- WHAT YOU HAVE TO DO:
Will you quote precisely the lines that run from the top of the material below to the line containing "const DOUGH_ROUGHNESS = 0.5;", both ends included?

- DATA EXCERPT:
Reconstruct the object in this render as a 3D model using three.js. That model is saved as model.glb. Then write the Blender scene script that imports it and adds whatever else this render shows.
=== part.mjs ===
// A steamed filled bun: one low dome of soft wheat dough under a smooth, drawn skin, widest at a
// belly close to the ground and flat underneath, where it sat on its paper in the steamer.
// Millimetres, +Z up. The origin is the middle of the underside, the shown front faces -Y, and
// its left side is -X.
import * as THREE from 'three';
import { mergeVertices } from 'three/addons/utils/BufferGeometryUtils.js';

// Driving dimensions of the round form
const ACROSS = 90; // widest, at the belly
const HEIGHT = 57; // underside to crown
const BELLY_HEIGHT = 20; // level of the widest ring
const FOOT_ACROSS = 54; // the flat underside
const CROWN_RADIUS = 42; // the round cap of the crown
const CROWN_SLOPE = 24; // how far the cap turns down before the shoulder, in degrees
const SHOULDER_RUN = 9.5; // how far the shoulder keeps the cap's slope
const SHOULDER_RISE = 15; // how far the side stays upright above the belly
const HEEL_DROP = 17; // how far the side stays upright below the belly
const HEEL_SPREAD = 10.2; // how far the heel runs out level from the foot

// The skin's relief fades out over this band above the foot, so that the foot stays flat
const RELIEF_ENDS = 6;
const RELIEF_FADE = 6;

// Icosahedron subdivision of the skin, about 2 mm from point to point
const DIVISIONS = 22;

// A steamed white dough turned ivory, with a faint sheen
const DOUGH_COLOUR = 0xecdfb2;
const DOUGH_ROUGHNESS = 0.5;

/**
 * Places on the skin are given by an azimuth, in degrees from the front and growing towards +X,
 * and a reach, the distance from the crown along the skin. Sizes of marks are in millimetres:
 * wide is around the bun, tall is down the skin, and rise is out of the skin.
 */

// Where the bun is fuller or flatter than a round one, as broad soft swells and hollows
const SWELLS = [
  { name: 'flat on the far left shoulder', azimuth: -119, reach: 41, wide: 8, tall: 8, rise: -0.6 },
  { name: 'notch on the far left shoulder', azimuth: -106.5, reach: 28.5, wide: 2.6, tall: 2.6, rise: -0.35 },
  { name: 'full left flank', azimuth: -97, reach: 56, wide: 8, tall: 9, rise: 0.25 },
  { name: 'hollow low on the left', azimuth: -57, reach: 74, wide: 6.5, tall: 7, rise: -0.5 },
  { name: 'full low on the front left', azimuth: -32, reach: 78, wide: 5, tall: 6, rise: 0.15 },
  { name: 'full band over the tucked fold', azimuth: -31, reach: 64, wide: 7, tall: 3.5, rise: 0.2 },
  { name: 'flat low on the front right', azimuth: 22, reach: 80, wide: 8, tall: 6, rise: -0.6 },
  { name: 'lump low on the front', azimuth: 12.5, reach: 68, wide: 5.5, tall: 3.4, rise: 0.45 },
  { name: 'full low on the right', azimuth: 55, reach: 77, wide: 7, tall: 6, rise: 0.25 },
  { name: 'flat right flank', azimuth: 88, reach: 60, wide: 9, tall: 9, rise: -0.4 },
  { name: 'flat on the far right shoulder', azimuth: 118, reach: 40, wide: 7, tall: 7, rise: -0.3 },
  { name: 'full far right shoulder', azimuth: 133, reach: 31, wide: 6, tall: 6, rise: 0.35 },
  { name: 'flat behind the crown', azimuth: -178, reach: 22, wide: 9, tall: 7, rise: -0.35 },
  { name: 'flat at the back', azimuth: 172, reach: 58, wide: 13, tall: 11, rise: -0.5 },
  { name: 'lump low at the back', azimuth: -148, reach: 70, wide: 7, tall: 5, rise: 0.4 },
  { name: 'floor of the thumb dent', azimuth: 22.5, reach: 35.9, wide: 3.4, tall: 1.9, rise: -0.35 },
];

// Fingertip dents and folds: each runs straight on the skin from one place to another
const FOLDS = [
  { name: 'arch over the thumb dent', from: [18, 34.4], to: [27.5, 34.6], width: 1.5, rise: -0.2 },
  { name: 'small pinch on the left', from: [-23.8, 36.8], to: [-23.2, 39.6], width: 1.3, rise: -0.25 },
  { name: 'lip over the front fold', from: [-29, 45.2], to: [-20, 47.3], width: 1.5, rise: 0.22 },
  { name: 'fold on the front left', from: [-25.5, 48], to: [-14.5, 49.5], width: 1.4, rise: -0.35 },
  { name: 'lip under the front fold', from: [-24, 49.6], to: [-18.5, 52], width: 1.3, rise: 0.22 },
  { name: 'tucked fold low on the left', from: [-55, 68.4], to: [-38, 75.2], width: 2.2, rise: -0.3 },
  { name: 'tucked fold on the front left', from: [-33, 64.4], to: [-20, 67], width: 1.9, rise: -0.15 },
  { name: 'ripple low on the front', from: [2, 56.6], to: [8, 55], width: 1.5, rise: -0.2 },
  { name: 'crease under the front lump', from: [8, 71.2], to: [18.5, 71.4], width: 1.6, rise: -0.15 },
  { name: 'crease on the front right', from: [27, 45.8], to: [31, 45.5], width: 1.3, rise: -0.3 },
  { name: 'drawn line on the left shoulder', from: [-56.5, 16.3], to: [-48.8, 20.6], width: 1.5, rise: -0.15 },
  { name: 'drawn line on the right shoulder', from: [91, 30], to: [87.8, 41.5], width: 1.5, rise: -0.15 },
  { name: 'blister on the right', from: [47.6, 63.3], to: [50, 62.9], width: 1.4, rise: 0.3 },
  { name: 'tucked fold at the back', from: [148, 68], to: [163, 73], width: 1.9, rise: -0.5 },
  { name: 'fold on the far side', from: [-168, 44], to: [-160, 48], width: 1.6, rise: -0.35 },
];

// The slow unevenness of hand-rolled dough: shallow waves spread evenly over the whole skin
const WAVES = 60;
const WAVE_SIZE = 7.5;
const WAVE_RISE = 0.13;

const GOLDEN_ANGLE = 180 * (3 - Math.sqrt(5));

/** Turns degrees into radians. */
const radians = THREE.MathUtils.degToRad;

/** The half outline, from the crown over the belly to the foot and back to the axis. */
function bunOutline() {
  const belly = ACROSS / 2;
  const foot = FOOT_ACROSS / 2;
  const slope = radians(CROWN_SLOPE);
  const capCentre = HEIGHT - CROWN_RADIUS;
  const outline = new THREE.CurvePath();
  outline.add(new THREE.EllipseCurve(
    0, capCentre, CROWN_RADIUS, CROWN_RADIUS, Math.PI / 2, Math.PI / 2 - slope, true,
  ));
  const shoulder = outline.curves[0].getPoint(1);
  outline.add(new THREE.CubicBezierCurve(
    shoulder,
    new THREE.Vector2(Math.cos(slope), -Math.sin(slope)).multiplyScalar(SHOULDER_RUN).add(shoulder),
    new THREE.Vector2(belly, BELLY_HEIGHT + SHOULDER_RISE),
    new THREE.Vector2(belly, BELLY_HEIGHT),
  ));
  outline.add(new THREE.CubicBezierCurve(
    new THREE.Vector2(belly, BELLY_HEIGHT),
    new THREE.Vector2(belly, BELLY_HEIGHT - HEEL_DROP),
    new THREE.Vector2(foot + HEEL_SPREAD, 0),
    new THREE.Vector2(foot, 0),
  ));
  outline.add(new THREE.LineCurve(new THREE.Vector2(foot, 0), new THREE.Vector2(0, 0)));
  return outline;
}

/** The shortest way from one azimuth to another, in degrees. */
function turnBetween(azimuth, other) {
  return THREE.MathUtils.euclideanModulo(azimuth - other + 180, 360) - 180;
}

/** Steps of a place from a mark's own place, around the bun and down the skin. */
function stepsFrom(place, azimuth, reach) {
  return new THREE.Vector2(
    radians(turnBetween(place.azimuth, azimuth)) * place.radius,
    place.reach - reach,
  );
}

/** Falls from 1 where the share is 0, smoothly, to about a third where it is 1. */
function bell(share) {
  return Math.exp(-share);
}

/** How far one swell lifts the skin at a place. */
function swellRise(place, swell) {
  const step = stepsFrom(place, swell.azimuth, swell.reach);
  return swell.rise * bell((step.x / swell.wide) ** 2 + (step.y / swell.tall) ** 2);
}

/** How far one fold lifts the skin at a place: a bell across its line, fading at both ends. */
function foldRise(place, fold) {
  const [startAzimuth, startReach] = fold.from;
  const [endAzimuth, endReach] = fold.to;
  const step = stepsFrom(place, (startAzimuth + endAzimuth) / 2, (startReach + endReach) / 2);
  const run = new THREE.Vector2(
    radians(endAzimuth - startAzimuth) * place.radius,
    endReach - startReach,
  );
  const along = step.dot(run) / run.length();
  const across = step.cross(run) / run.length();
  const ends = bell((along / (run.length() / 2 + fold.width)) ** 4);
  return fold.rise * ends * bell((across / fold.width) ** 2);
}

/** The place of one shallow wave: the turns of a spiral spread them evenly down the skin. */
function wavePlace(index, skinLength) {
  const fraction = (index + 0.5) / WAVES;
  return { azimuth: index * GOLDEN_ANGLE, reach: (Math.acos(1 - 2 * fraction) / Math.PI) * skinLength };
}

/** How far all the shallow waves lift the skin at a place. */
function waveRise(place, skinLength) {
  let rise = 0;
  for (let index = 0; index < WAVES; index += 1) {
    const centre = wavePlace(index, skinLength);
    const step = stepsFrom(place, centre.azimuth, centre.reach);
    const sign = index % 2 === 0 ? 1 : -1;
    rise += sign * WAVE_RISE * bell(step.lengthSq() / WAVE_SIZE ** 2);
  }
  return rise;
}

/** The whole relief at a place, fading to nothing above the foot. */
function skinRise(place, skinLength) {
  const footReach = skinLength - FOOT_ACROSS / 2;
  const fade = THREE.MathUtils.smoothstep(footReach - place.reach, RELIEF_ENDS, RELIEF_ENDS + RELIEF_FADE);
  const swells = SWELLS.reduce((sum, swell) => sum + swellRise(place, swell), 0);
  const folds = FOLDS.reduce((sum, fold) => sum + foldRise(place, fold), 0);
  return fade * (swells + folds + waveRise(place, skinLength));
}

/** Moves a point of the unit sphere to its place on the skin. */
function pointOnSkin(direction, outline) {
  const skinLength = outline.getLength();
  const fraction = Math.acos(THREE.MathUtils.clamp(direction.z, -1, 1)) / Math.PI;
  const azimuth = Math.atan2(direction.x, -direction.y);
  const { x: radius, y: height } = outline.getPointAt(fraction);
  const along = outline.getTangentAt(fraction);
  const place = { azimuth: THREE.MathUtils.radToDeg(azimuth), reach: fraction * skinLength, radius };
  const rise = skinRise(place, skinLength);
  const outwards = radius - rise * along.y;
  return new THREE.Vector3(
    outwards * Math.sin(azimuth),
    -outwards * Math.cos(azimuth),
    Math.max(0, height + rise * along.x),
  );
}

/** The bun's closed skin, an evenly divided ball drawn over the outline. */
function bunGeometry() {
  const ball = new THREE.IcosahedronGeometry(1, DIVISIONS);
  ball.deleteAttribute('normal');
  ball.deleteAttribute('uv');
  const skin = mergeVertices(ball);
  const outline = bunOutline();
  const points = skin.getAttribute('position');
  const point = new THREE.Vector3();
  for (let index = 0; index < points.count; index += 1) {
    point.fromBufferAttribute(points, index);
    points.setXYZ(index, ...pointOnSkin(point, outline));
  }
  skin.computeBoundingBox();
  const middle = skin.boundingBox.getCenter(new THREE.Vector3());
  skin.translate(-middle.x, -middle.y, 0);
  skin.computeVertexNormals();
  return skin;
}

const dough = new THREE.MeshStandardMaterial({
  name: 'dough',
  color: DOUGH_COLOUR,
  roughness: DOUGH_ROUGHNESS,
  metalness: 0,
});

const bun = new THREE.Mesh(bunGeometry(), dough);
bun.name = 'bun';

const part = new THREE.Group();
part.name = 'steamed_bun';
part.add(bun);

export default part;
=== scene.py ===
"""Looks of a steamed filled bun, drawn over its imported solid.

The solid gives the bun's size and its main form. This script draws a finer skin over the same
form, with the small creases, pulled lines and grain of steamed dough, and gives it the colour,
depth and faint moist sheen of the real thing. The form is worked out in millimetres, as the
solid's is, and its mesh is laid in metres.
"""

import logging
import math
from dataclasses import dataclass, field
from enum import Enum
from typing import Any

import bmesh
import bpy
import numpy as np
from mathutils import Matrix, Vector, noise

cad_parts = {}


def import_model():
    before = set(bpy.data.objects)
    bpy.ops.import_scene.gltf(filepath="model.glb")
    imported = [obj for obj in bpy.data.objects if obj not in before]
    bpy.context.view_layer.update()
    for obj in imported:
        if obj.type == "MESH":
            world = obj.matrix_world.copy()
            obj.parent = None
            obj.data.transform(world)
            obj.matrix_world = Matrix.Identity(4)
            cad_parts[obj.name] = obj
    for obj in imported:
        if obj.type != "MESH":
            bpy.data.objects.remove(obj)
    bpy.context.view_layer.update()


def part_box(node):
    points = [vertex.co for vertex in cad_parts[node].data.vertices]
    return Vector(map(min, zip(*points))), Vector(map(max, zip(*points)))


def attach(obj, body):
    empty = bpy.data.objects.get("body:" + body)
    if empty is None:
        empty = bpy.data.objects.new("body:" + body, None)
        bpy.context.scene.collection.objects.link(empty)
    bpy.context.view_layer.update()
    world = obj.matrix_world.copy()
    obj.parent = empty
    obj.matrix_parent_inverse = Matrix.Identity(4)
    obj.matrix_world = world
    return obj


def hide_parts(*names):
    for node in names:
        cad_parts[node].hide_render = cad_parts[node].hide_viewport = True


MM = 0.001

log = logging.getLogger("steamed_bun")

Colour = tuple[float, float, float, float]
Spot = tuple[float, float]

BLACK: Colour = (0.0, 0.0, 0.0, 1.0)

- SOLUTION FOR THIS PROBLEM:
Reconstruct the object in this render as a 3D model using three.js. That model is saved as model.glb. Then write the Blender scene script that imports it and adds whatever else this render shows.
=== part.mjs ===
// A steamed filled bun: one low dome of soft wheat dough under a smooth, drawn skin, widest at a
// belly close to the ground and flat underneath, where it sat on its paper in the steamer.
// Millimetres, +Z up. The origin is the middle of the underside, the shown front faces -Y, and
// its left side is -X.
import * as THREE from 'three';
import { mergeVertices } from 'three/addons/utils/BufferGeometryUtils.js';

// Driving dimensions of the round form
const ACROSS = 90; // widest, at the belly
const HEIGHT = 57; // underside to crown
const BELLY_HEIGHT = 20; // level of the widest ring
const FOOT_ACROSS = 54; // the flat underside
const CROWN_RADIUS = 42; // the round cap of the crown
const CROWN_SLOPE = 24; // how far the cap turns down before the shoulder, in degrees
const SHOULDER_RUN = 9.5; // how far the shoulder keeps the cap's slope
const SHOULDER_RISE = 15; // how far the side stays upright above the belly
const HEEL_DROP = 17; // how far the side stays upright below the belly
const HEEL_SPREAD = 10.2; // how far the heel runs out level from the foot

// The skin's relief fades out over this band above the foot, so that the foot stays flat
const RELIEF_ENDS = 6;
const RELIEF_FADE = 6;

// Icosahedron subdivision of the skin, about 2 mm from point to point
const DIVISIONS = 22;

// A steamed white dough turned ivory, with a faint sheen
const DOUGH_COLOUR = 0xecdfb2;
const DOUGH_ROUGHNESS = 0.5;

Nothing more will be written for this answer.